Two-Sided Allocation Problems, Decomposability, and the Impossibility of Efficient Trade
Joint with Simon Loertscher, Leslie Marx, and Tom Wilkening
Journal of Economic Theory, 179: 416-454, January 2019
Abstract: Previous literature has shown that private information is a transaction cost that prevents efficient reallocation in two-sided setups with bilateral trade or homogeneous goods. We derive conditions under which the impossibility of efficient trade extends to rich environments in which buyers and sellers have multi-dimensional private types, accommodating many-to-many trades and heterogeneous objects. If agents can be decomposed into unit constituents, the allocation problem can be represented as an assignment game and impossibility obtains through a generalization of Shapley’s (1962) result that buyers and sellers are complements. We introduce a general family of payoff functions that ensures decomposability and thus impossibility.
Working Papers
Processing Reserves Simultaneously [10min talk] [25min talk] [60min talk]
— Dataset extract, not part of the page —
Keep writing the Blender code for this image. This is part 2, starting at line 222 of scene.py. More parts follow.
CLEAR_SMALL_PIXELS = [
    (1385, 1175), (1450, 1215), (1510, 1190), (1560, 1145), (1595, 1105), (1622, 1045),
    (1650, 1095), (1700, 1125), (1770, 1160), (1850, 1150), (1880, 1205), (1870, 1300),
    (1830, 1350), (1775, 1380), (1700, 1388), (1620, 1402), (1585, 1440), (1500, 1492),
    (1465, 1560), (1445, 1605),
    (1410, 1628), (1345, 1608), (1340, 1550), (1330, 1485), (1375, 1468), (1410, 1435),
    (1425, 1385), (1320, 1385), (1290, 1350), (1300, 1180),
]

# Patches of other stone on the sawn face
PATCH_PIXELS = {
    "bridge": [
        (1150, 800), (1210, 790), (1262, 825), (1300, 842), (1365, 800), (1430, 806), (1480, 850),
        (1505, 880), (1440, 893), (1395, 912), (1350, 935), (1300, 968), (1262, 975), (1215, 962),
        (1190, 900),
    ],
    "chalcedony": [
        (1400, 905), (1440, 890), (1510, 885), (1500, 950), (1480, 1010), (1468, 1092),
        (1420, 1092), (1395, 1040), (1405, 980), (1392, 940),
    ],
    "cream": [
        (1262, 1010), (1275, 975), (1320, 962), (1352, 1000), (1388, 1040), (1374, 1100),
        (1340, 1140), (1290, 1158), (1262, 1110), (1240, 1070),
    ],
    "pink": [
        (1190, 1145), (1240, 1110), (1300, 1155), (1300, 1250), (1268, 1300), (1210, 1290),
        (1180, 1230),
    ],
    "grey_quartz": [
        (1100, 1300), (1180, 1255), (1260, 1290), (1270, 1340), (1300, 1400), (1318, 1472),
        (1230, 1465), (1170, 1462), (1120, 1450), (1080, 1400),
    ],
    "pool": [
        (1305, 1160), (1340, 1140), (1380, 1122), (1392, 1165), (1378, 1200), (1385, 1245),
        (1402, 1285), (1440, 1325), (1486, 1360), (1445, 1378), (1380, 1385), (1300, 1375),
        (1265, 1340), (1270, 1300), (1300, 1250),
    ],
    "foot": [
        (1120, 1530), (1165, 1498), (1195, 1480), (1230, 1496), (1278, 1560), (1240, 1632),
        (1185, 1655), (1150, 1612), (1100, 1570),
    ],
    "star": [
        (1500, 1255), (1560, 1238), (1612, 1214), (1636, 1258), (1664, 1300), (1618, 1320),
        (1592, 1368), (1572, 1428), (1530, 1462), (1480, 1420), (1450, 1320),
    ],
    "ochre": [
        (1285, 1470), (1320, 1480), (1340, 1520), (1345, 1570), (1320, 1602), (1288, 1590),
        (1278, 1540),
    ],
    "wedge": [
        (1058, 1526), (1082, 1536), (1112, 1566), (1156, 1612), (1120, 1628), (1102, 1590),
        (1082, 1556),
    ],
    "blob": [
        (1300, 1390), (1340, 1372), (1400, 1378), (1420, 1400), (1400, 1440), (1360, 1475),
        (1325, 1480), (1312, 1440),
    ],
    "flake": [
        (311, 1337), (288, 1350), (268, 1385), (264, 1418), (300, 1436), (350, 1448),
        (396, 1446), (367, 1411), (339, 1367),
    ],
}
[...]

Extended Abstract in the Proceedings of the 22nd ACM Conference on Economics and Computation (2021), pp. 345-6
Best Job Market Paper Award, European Economic Association and UniCredit Foundation (2020)
Presented at the 2020 NBER Market Design Working Group Meeting
The job market version (October 2020) is available here and the first version (August 2020) is available here
Abstract: Policymakers frequently use reserve categories to combine competing objectives in allocating a scarce resource based on priority. For example, schools may prioritize students from underprivileged backgrounds for some of their seats while allocating the rest of them based solely on academic merit. The order in which different categories are processed has been shown to have an important yet subtle impact on allocative outcomes—and it has led to unintended consequences in practice. I introduce a new, more transparent way of processing reserves, which handles all categories simultaneously. I characterize my solution, showing that it satisfies basic desiderata and is category neutral: if an agent qualifies for n categories, she takes 1/n units from each of them. A practical advantage of this approach is that the relative importance of categories is entirely captured by their quotas.
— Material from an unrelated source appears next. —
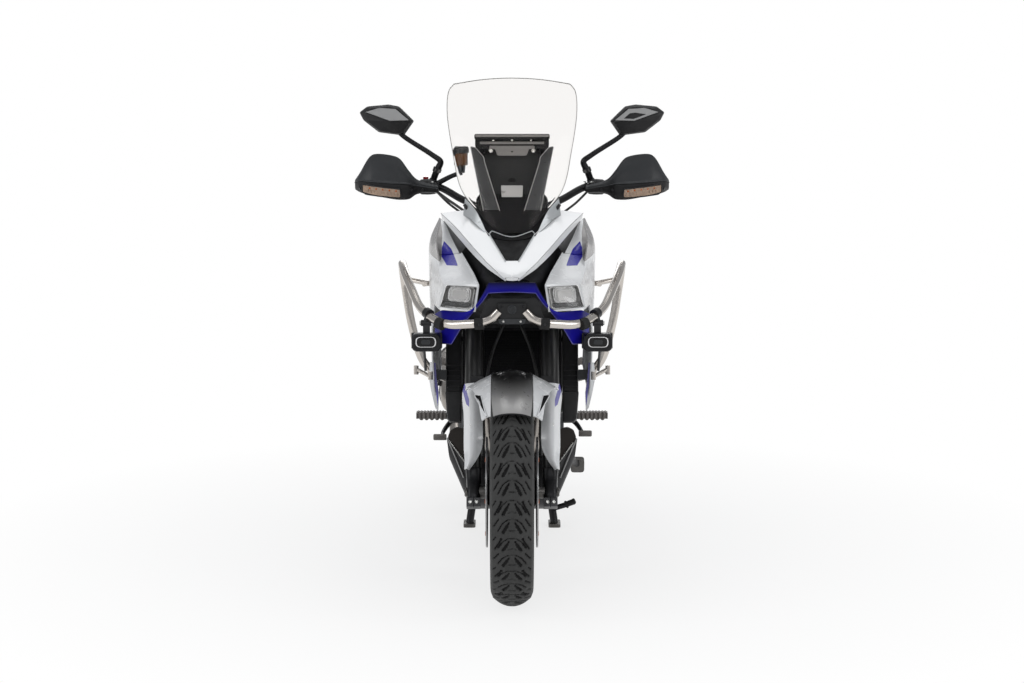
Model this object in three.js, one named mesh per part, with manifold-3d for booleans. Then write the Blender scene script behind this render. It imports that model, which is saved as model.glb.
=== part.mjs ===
// Sport touring motorcycle, standing on its centre stand.
// Millimetres, +Z up, front wheel towards -Y, the rider's left towards +X.
// The origin is on the floor, midway between the front of the front tyre and the rear of the plate holder.
import * as THREE from "three";
import { mergeVertices } from "three/addons/utils/BufferGeometryUtils.js";
import Module from "manifold-3d";

const wasm = await Module();
wasm.setup();

// ---------------------------------------------------------------- driving dimensions
const GAP = 0.3; // between pieces that touch
const RUNNING_GAP = 0.6; // between a pin and the bore that turns on it
const SLIVER = 0.05; // facets that joins and cuts leave and that are smaller than this are merged

// wheels
const FRONT_AXLE_Y = -792;
const FRONT_TYRE_RADIUS = 325;
const FRONT_TYRE_WIDTH = 122;
const FRONT_BEAD_RADIUS = 241;
const FRONT_RIM_WIDTH = 90;
const REAR_AXLE_Y = 739;
const REAR_TYRE_RADIUS = 321;
const REAR_TYRE_WIDTH = 152;
const REAR_BEAD_RADIUS = 216;
const REAR_RIM_WIDTH = 122;
const REAR_TYRE_LIFT = 18; // the centre stand holds the rear tyre this far off the floor
const REAR_AXLE_Z = REAR_TYRE_RADIUS + REAR_TYRE_LIFT;
const AXLE_RADIUS = 11;
const WHEEL_FACETS = 28;

// brakes
const FRONT_DISC_RADIUS = 160;
const FRONT_DISC_X = 72; // middle of each front disc from the centre line
const REAR_DISC_RADIUS = 128;
const REAR_DISC_X = -78;
const DISC_THICKNESS = 5;

// steering: the axis leans back by RAKE and meets the floor TRAIL ahead of the front tyre's contact
const RAKE = THREE.MathUtils.degToRad(25.5);
const TRAIL = 106;
const FORK_SPACING = 220; // between the two legs
const FORK_OFFSET = 30; // legs ahead of the steering axis
const FORK_OUTER_RADIUS = 28;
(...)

Stability in Matching Markets with Sizes
A former version circulated in 2017 and is available here.
Abstract: Matching markets such as day care, student exchange, refugee resettlement, and couples problems involve agents of different sizes, that is agents who require different amounts of capacity. I study a matching market between agents and objects where the size of an agent is either one or two. Contrary to canonical models, the set of stable matchings may be empty. I identify a trade-off for existence: it is always possible to either bound the instability to a certain number of units per object or to eliminate waste but the existence of a matching that does both is not guaranteed. I develop two fairness criteria that lie on either side of this trade-off: unit-stability bounds the instability and size-stability eliminates waste. I show that size-stability is more desirable than unit-stability from a welfare point of view.